Music has withered in this environment. We’ve gone from sitting and listening to albums – experiencing them as complete artistic statements – to using songs as wallpaper. Walk through Chicago, New York, any American city, and count. Everyone is sealed in their AirPod cocoons, soundtracking their lives. We’ve eliminated not just silence but serendipity: no overheard conversations that change our day, no street musicians that stop us in our tracks, no unexpected connections with strangers.
My ex always maintained a strict no-phones-in-bed policy. When we split, my first act of defiance was allowing my phone into the bedroom. Liberation, I thought. But something was lost. In that darkness before sleep, my mind used to unspool. I’d invent stories, have imaginary conversations, build entire worlds from nothing but silence and time. Now I scroll until exhaustion takes over, falling asleep mid-video.
In silence, we meet ourselves – and we don’t always like what we find. All the questions we’ve been avoiding surface in our consciousness: Am I living the life I want? Am I the person I should be? The silence doesn’t feel empty; it’s too full. So we reach for our phones.

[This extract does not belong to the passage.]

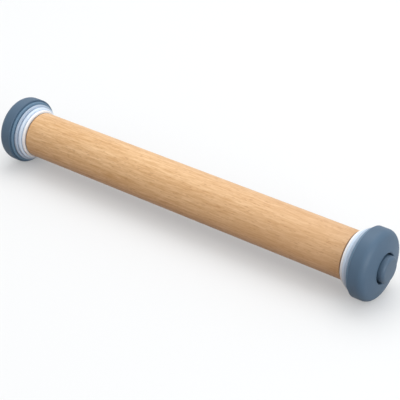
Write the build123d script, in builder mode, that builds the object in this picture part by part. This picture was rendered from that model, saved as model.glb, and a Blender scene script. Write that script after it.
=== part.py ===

But sometimes you like what you find in quiet. Once you push past the initial discomfort, your mind starts doing things you forgot it could. Strange images drift in – not to-do lists, but actual imagination. A conversation you might have. A scene from nowhere. The kind of weird, associative leaps that used to happen naturally before we filled every pause with content.
Your brain, it turns out, is not such a scary place after all. It just needs space to perform. Without being faced with a constant feed of other people’s thoughts, your own become more vivid, more surprising. You start having ideas: not reactions, but thoughts that emerge from the strange, private cinema in your head.